Recuerdo que siendo muy pequeña (no sé, con ocho o diez años), y sospecho que fue poco después de ver las pelis de Star Wars, me confeccioné una especie de manual del guerrero. Eran unas cuantas cartulinas cortadas y dobladas a modo de cuadernillo, escritas en boli y con algún dibujillo, en el que describía una serie de pasos y mandamientos para convertirse en un gran guerrero. No consigo acordarme de las posibles tonterías que una niña como yo, y a esa edad, escribió, pero sí tengo muy clara una de las reglas: no llorar jamás.
Supongo que la televisión (sobre todo cuando oía de tanto en tanto la frase «Los hombres no lloran»), junto al hecho de que cuando veíamos una peli con momento dramático incluido, alguno de mis padres (aunque también estuviera llorando) se giraba hacia los demás y se echaba a reír si nos veía a moco tendido (luego todos nos reíamos también); y que jamás viera llorar a mis padres por nada y por muy jodidos que estuvieran (salvo por la muerte de un familiar cercano), me hizo pensar que a) si lloras, se pueden reír de ti, lo cual es muy humillante para alguien con tanto orgullo como yo, y b) que las personas fuertes no lloran, y menos aún con audiencia.
Eso ha influido también en que me sienta terriblemente incómoda cuando alguien expresa sus sentimientos en público del rollo «Pepita, eres el amor de mi vida. Cásate conmigo porque sin ti el mundo se acaba» o similares. Jamás de los jamases se me ocurrió en su día, por ejemplo, escribir en mi muro de FB «Mi hermano ha muerto hoy. Hace dieciséis días cumplió treinta años. No estoy para nadie». Curré siempre con una sonrisa, contesté emails y mensajes toda candor… Durante un tiempo temía que alguien me dijera «Me acabo de enterar, ¿cómo estás?». Odio esa frase. Sé que está dicha con la mejor intención, pero como he comentado antes, me hace sentir terriblemente incómoda porque me obliga a expresar algo que me parece íntimo, mío, de nadie más.

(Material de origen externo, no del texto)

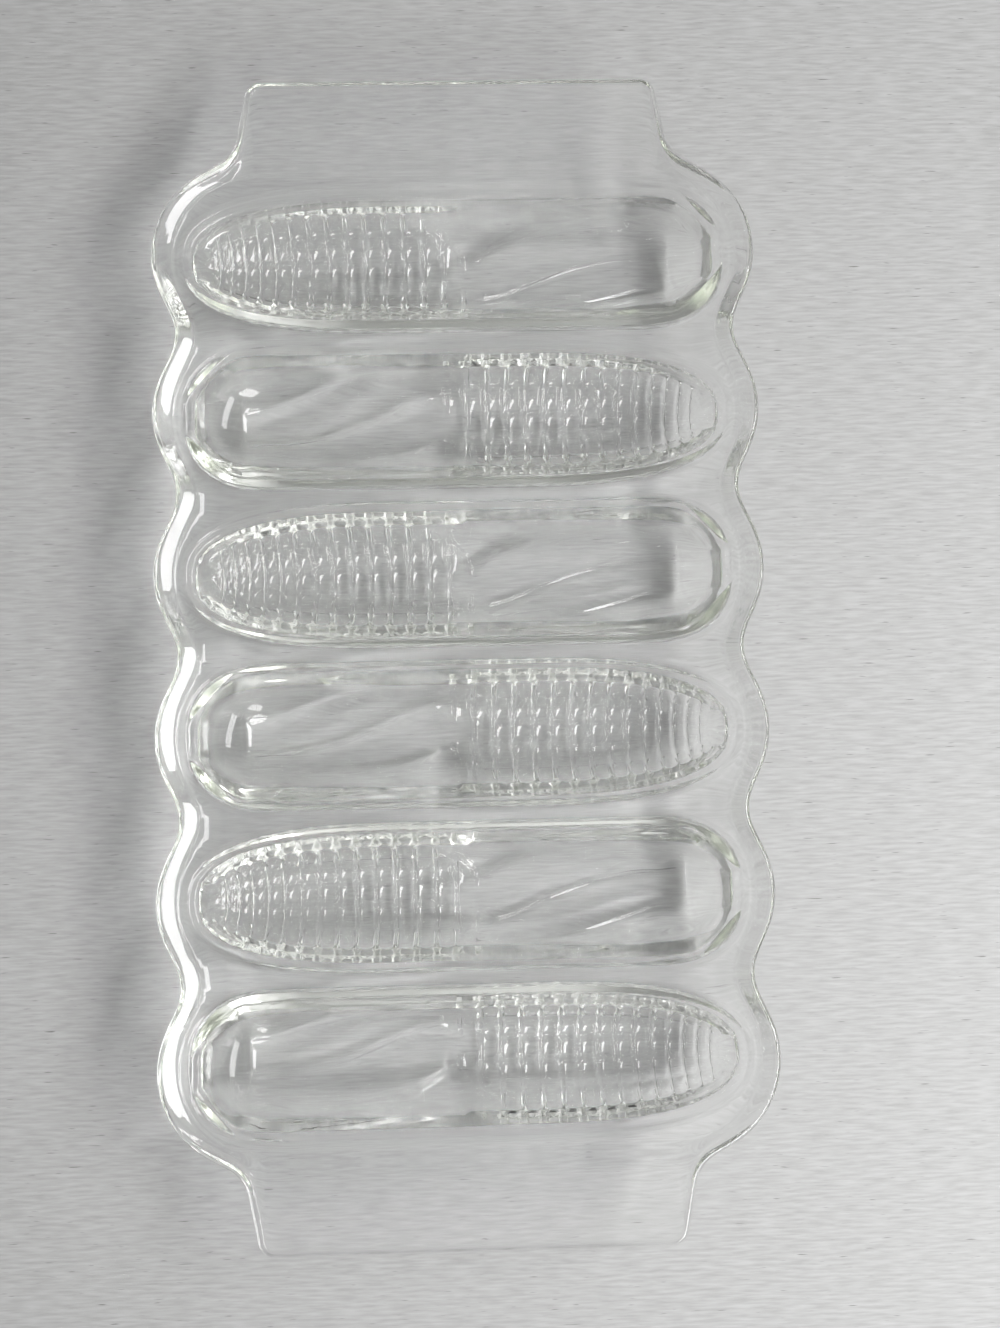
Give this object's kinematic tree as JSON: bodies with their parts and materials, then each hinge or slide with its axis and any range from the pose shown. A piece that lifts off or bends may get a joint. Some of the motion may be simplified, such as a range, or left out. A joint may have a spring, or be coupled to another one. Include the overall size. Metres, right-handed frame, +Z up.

Quien me conoce sabe que si me echo a llorar en su presencia es porque estoy condenadamente mal, al borde mismo de la desesperación. No hay que decirme nada, no hay que reprocharme «¿Por qué no me lo dijiste antes?» o cosas así. Suelto todo y luego recupero enseguida la compostura y vuelvo a ser la mente fría y racional que me hace sentir cómoda. Aunque lo peor es cuando quiero llorar, sé que lo necesito, pero la mente no me deja soltar ni una lagrimita y siento a la perfección como se me concentra un puntito en mitad del pecho que, si no descubro en un tiempo razonable cómo deshacerme de él, acabará provocándome algo peor.
A estas alturas de mi vida (y en especial estos últimos meses que están siendo muy estresantes) soy más consciente que nunca de lo dañino y perjudicial que es inculcarle a alguien la idea de que llorar es de débiles. Pienso en todos esos niños (estoy usando el masculino a propósito) a los que se les dice «Los hombres no lloran», y no me resulta difícil imaginarme lo jodidos que tienen que estar de adultos. Y lo peor es que probablemente no son conscientes de ello. En mi caso, y por mucho que me joda lo que eso implica, no se espera de mí que no llore, al contrario. Pero cuando se trata de un hombre…
En unas cuantas ocasiones he visto a alguno llorar delante de mí. En unos casos, me apetecía partirle los dientes, salvajemente, a quien lo había llevado a ese estado; en otros, mi sensación de impotencia era brutal porque no sabía cómo confortarlo sin que él sintiera que… bueno, que lo que estaba haciendo no era de hombres, cuando en el fondo debería ser de lo más natural y sano del mundo.
Es muy complicado, por no decir imposible, desprenderse de una idea como esa cuando echó raíces en la infancia. En mi caso sé que, por muy consciente que sea de los beneficios de abrir el corazón (joder, cómo me ha costado escribir esto, y solo pienso «Moooñas, moooñas…»), no voy a cambiar, porque soy una chica dura y fuerte, convencida de que la mejor solución es racionalizarlo todo y, al final, eso siempre me funciona. Aun así, empiezo a tener la ligera sospecha de que si a los niños les dijéramos desde ya «Llora, llora lo que te haga falta», viviríamos en una sociedad mucho mejor. ¿Estoy exagerando? Puede. ¿Cómo algo tan tonto va a suponer un cambio en nada? Bueno, quizás el problema es pensar… que eso no es ningún problema.